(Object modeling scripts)
..........
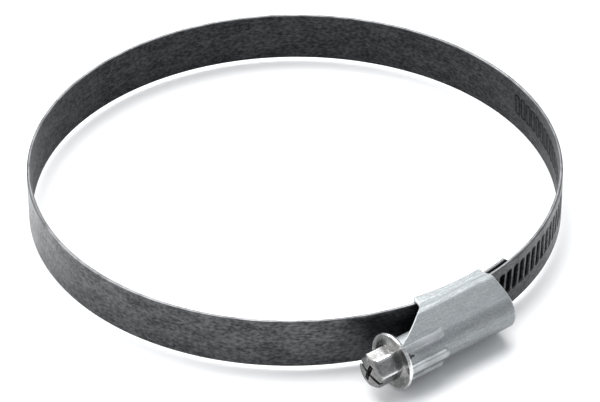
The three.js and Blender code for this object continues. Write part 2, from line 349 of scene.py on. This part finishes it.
def capped_tube(rows, columns):
    """Faces of a tube of closed rows, with both of its ends filled."""
    faces = []
    for i in range(rows - 1):
        faces += quads(i * columns, (i + 1) * columns, columns)
    last = (rows - 1) * columns
    return faces + [tuple(range(columns)), tuple(range(last, last + columns))]


# ---- the band ---------------------------------------------------------------------------------
hinges = [joints[name] for name in sorted(joints) if name.startswith("band_flex_")]
LINKS = len(hinges)


def hinge_place(joint):
    """Radius and bearing of a hinge, from its point in the frame."""
    offset = (Vector(joint["pos_m"]) - RING_CENTRE) / MM
    return offset.xy.length, math.degrees(math.atan2(offset.x, -offset.y))


FIXED_RADIUS, FIXED_END = hinge_place(hinges[0])
TOOTHED_RADIUS = SCREW_RADIUS - CREST + THREAD_MESH - THICKNESS / 2
SLOT_STEP = math.degrees(PITCH / TOOTHED_RADIUS)
FREE_END = -(SLOTS_BEFORE + 0.5) * SLOT_STEP
TOOTHED_ROOT = (SLOTS_AFTER + PLAIN_STEPS + 0.5) * SLOT_STEP
LINK_SPAN = (FIXED_END + 360 - TOOTHED_ROOT) / LINKS
FIRST_BEND = FIXED_END + LINK_SPAN / 4  # inside the housing's left mouth


def link_radius(bearing):
    """The links follow a slow spiral from the inner layer out to the toothed end's circle."""
    if bearing > FIXED_END:
        return FIXED_RADIUS
    return lerp(FIXED_RADIUS, TOOTHED_RADIUS, (FIXED_END - bearing) / (LINK_SPAN * LINKS))


def band_profile(stops):
    """Closed outline of the band's section as (z, depth), where the stops are heights on each
    face and depth is how far the point lies outside the middle of the sheet."""
    half, deep = WIDTH / 2, THICKNESS / 2
    stops = [z for z in stops if abs(z) < half - EDGE_ROUND]
    corner = []
    for step in range(5):
        angle = math.radians(90 - 22.5 * step)
        corner.append((half - EDGE_ROUND + EDGE_ROUND * math.cos(angle),
                       deep - EDGE_ROUND + EDGE_ROUND * math.sin(angle)))
    upper = corner + [(z, -depth) for z, depth in reversed(corner)]
    lower = [(-z, depth) for z, depth in reversed(upper)]
    outer = [(z, deep) for z in stops]
    inner = [(z, -deep) for z in reversed(stops)]
    return outer + upper + inner + lower


# how far a rim is brightened: wear on the edge, and a painted highlight along it
def rim_wear_and_highlight(z):
    return smooth(WIDTH / 2 - 0.4, WIDTH / 2 - 0.05, abs(z)) * RIM_WEAR_AND_HIGHLIGHT


PLAIN = band_profile([-5.2, -4.4, -2.2, 0, 2.2, 4.4, 5.2])


def strip(name, start, end, radius_at, start_cut=None, end_cut=None, steps=STRIP_STEPS):
    """A plain length of band. A cut gives how far, in degrees, a point at (z, depth) stands off
    its end of the band."""
    points, flat, wear_and_highlight, painted_shade = [], [], [], []
    for i in range(steps + 1):
        t = i / steps
        for z, depth in PLAIN:
            first = start + (start_cut(z, depth) if start_cut else 0)
            last = end + (end_cut(z, depth) if end_cut else 0)
            bearing = lerp(start, end, t)
            bearing += (first - start) * (1 - t) ** 3 + (last - end) * t ** 3
            radius = radius_at(bearing) + depth
            points.append(on_ring(radius, bearing, z))
            flat.append((math.radians(bearing) * TOOTHED_RADIUS, z, depth))
            wear_and_highlight.append(rim_wear_and_highlight(z))
            # painted shade: the band's inner face is darkened towards near-black
            painted_shade.append(INNER_PAINTED_SHADE if depth < FACE - THICKNESS / 2 else 0.0)
    faces = capped_tube(steps + 1, len(PLAIN))
    piece = build(name, points, faces, band_zinc, flat, wear_and_highlight, painted_shade)
    return piece


def scarf(z, depth):
    """A cut on a slant through the sheet's thickness, the same all across the band."""
    return SCARF * (depth / THICKNESS + 0.5)


def trimmed(size, direction):
    """A cut that takes both corners off an end of the band."""
    def cut(z, depth):
        taken = max(0.0, abs(z) - (WIDTH / 2 - size))
        return -direction * math.degrees(taken / TOOTHED_RADIUS)
    return cut


def fixed_end():
    piece = strip("band_tongue", FIRST_BEND, TONGUE_END, lambda b: FIXED_RADIUS,
                  end_cut=trimmed(TONGUE_TRIM, 1), steps=TONGUE_STEPS)
    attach(piece, "housing")
    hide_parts("band_fixed_end")


def flexing_band():
    """Each piece runs from the middle of one link to the middle of the next, across the hinge
    between them."""
    for k, joint in enumerate(hinges):
        hinge = FIXED_END - k * LINK_SPAN
        start = FIRST_BEND if k == 0 else hinge + LINK_SPAN / 2
        end = hinge - LINK_SPAN / 2
        piece = strip(f"band_bend_{k + 1:02d}", end, start, link_radius)
        places = [on_ring(link_radius(b), b, 0) for b in (start, end)]
        places = [RING_CENTRE + Vector(place) * MM for place in places]
        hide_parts(f"band_link_{k + 1:02d}")
        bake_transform(piece)


def butt():
    """The last half link, which ends in a slant under the toothed end."""
    root = TOOTHED_ROOT - 360
    gap = math.degrees(BUTT_GAP / TOOTHED_RADIUS)
    piece = strip("band_butt", root + gap, root + LINK_SPAN / 2, link_radius, start_cut=scarf)
    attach(piece, hinges[-1]["child"])


def slot_distance(across, along, half_length):
    """Distance from the edge of a round-cornered slot, negative inside it."""
    x = abs(across) - (SLOT_HALF_WIDTH - SLOT_CORNER)
    y = abs(along) - (half_length - SLOT_CORNER)
    return math.hypot(max(x, 0), max(y, 0)) + min(max(x, y), 0) - SLOT_CORNER


def toothed_columns():
    """Places along the band, in millimetres, and the slot that each one belongs to."""
    columns = []
    offsets = [-PITCH / 2]
    offsets += [-SLOT_HALF_WIDTH + step for step in WALL_STEPS]
    offsets += [-PITCH / 10, PITCH / 10]
    offsets += [SLOT_HALF_WIDTH + step for step in WALL_STEPS]
    for slot in range(-SLOTS_BEFORE, SLOTS_AFTER + 1):
        columns += [(slot * PITCH + offset, slot) for offset in offsets]
    for step in range(PLAIN_STEPS * 4 + 1):
        columns.append(((SLOTS_AFTER + 0.5 + step / 4) * PITCH, None))
    return columns


def toothed_section():
    """The band's section, with close rows of points at the ends of the slots."""
    ends = [1.9, 2.1, 2.3, 2.45, 2.55, 2.65, 2.75, 2.85, 2.95, 3.05, 3.15, 3.35, 3.7]
    stops = [-z for z in reversed(ends)] + [-1.2, -0.4, 0.4, 1.2] + ends
    return band_profile([-5.4, -4.9, -4.2] + [z + SLOT_CENTRE for z in stops] + [4.6, 5.2])


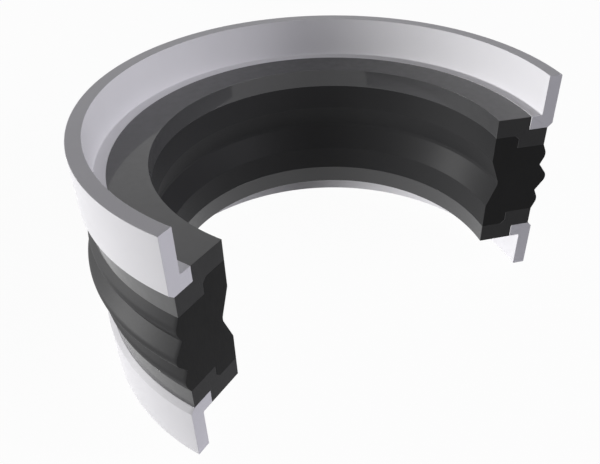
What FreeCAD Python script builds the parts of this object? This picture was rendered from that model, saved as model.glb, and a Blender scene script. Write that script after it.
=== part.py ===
..........
Written request> Every record above should be copied exactly.

The response>
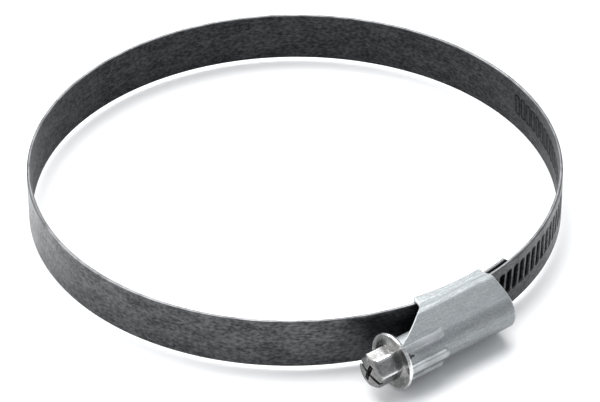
The three.js and Blender code for this object continues. Write part 2, from line 349 of scene.py on. This part finishes it.
def capped_tube(rows, columns):
    """Faces of a tube of closed rows, with both of its ends filled."""
    faces = []
    for i in range(rows - 1):
        faces += quads(i * columns, (i + 1) * columns, columns)
    last = (rows - 1) * columns
    return faces + [tuple(range(columns)), tuple(range(last, last + columns))]


# ---- the band ---------------------------------------------------------------------------------
hinges = [joints[name] for name in sorted(joints) if name.startswith("band_flex_")]
LINKS = len(hinges)


def hinge_place(joint):
    """Radius and bearing of a hinge, from its point in the frame."""
    offset = (Vector(joint["pos_m"]) - RING_CENTRE) / MM
    return offset.xy.length, math.degrees(math.atan2(offset.x, -offset.y))


FIXED_RADIUS, FIXED_END = hinge_place(hinges[0])
TOOTHED_RADIUS = SCREW_RADIUS - CREST + THREAD_MESH - THICKNESS / 2
SLOT_STEP = math.degrees(PITCH / TOOTHED_RADIUS)
FREE_END = -(SLOTS_BEFORE + 0.5) * SLOT_STEP
TOOTHED_ROOT = (SLOTS_AFTER + PLAIN_STEPS + 0.5) * SLOT_STEP
LINK_SPAN = (FIXED_END + 360 - TOOTHED_ROOT) / LINKS
FIRST_BEND = FIXED_END + LINK_SPAN / 4  # inside the housing's left mouth


def link_radius(bearing):
    """The links follow a slow spiral from the inner layer out to the toothed end's circle."""
    if bearing > FIXED_END:
        return FIXED_RADIUS
    return lerp(FIXED_RADIUS, TOOTHED_RADIUS, (FIXED_END - bearing) / (LINK_SPAN * LINKS))


def band_profile(stops):
    """Closed outline of the band's section as (z, depth), where the stops are heights on each
    face and depth is how far the point lies outside the middle of the sheet."""
    half, deep = WIDTH / 2, THICKNESS / 2
    stops = [z for z in stops if abs(z) < half - EDGE_ROUND]
    corner = []
    for step in range(5):
        angle = math.radians(90 - 22.5 * step)
        corner.append((half - EDGE_ROUND + EDGE_ROUND * math.cos(angle),
                       deep - EDGE_ROUND + EDGE_ROUND * math.sin(angle)))
    upper = corner + [(z, -depth) for z, depth in reversed(corner)]
    lower = [(-z, depth) for z, depth in reversed(upper)]
    outer = [(z, deep) for z in stops]
    inner = [(z, -deep) for z in reversed(stops)]
    return outer + upper + inner + lower


# how far a rim is brightened: wear on the edge, and a painted highlight along it
def rim_wear_and_highlight(z):
    return smooth(WIDTH / 2 - 0.4, WIDTH / 2 - 0.05, abs(z)) * RIM_WEAR_AND_HIGHLIGHT


PLAIN = band_profile([-5.2, -4.4, -2.2, 0, 2.2, 4.4, 5.2])


def strip(name, start, end, radius_at, start_cut=None, end_cut=None, steps=STRIP_STEPS):
    """A plain length of band. A cut gives how far, in degrees, a point at (z, depth) stands off
    its end of the band."""
    points, flat, wear_and_highlight, painted_shade = [], [], [], []
    for i in range(steps + 1):
        t = i / steps
        for z, depth in PLAIN:
            first = start + (start_cut(z, depth) if start_cut else 0)
            last = end + (end_cut(z, depth) if end_cut else 0)
            bearing = lerp(start, end, t)
            bearing += (first - start) * (1 - t) ** 3 + (last - end) * t ** 3
            radius = radius_at(bearing) + depth
            points.append(on_ring(radius, bearing, z))
            flat.append((math.radians(bearing) * TOOTHED_RADIUS, z, depth))
            wear_and_highlight.append(rim_wear_and_highlight(z))
            # painted shade: the band's inner face is darkened towards near-black
            painted_shade.append(INNER_PAINTED_SHADE if depth < FACE - THICKNESS / 2 else 0.0)
    faces = capped_tube(steps + 1, len(PLAIN))
    piece = build(name, points, faces, band_zinc, flat, wear_and_highlight, painted_shade)
    return piece


def scarf(z, depth):
    """A cut on a slant through the sheet's thickness, the same all across the band."""
    return SCARF * (depth / THICKNESS + 0.5)


def trimmed(size, direction):
    """A cut that takes both corners off an end of the band."""
    def cut(z, depth):
        taken = max(0.0, abs(z) - (WIDTH / 2 - size))
        return -direction * math.degrees(taken / TOOTHED_RADIUS)
    return cut


def fixed_end():
    piece = strip("band_tongue", FIRST_BEND, TONGUE_END, lambda b: FIXED_RADIUS,
                  end_cut=trimmed(TONGUE_TRIM, 1), steps=TONGUE_STEPS)
    attach(piece, "housing")
    hide_parts("band_fixed_end")


def flexing_band():
    """Each piece runs from the middle of one link to the middle of the next, across the hinge
    between them."""
    for k, joint in enumerate(hinges):
        hinge = FIXED_END - k * LINK_SPAN
        start = FIRST_BEND if k == 0 else hinge + LINK_SPAN / 2
        end = hinge - LINK_SPAN / 2
        piece = strip(f"band_bend_{k + 1:02d}", end, start, link_radius)
        places = [on_ring(link_radius(b), b, 0) for b in (start, end)]
        places = [RING_CENTRE + Vector(place) * MM for place in places]
        hide_parts(f"band_link_{k + 1:02d}")
        bake_transform(piece)


def butt():
    """The last half link, which ends in a slant under the toothed end."""
    root = TOOTHED_ROOT - 360
    gap = math.degrees(BUTT_GAP / TOOTHED_RADIUS)
    piece = strip("band_butt", root + gap, root + LINK_SPAN / 2, link_radius, start_cut=scarf)
    attach(piece, hinges[-1]["child"])


def slot_distance(across, along, half_length):
    """Distance from the edge of a round-cornered slot, negative inside it."""
    x = abs(across) - (SLOT_HALF_WIDTH - SLOT_CORNER)
    y = abs(along) - (half_length - SLOT_CORNER)
    return math.hypot(max(x, 0), max(y, 0)) + min(max(x, y), 0) - SLOT_CORNER


def toothed_columns():
    """Places along the band, in millimetres, and the slot that each one belongs to."""
    columns = []
    offsets = [-PITCH / 2]
    offsets += [-SLOT_HALF_WIDTH + step for step in WALL_STEPS]
    offsets += [-PITCH / 10, PITCH / 10]
    offsets += [SLOT_HALF_WIDTH + step for step in WALL_STEPS]
    for slot in range(-SLOTS_BEFORE, SLOTS_AFTER + 1):
        columns += [(slot * PITCH + offset, slot) for offset in offsets]
    for step in range(PLAIN_STEPS * 4 + 1):
        columns.append(((SLOTS_AFTER + 0.5 + step / 4) * PITCH, None))
    return columns


def toothed_section():
    """The band's section, with close rows of points at the ends of the slots."""
    ends = [1.9, 2.1, 2.3, 2.45, 2.55, 2.65, 2.75, 2.85, 2.95, 3.05, 3.15, 3.35, 3.7]
    stops = [-z for z in reversed(ends)] + [-1.2, -0.4, 0.4, 1.2] + ends
    return band_profile([-5.4, -4.9, -4.2] + [z + SLOT_CENTRE for z in stops] + [4.6, 5.2])


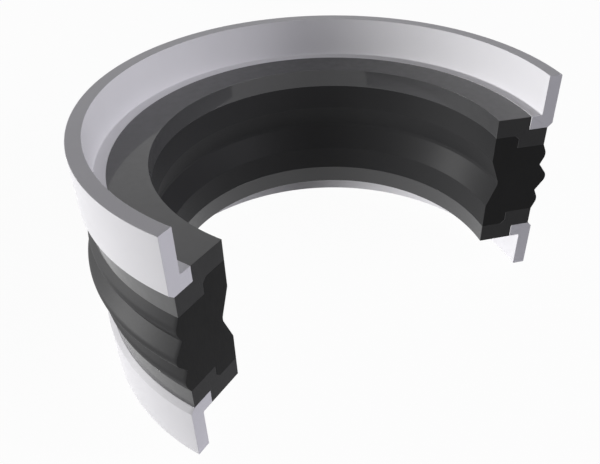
What FreeCAD Python script builds the parts of this object? This picture was rendered from that model, saved as model.glb, and a Blender scene script. Write that script after it.
=== part.py ===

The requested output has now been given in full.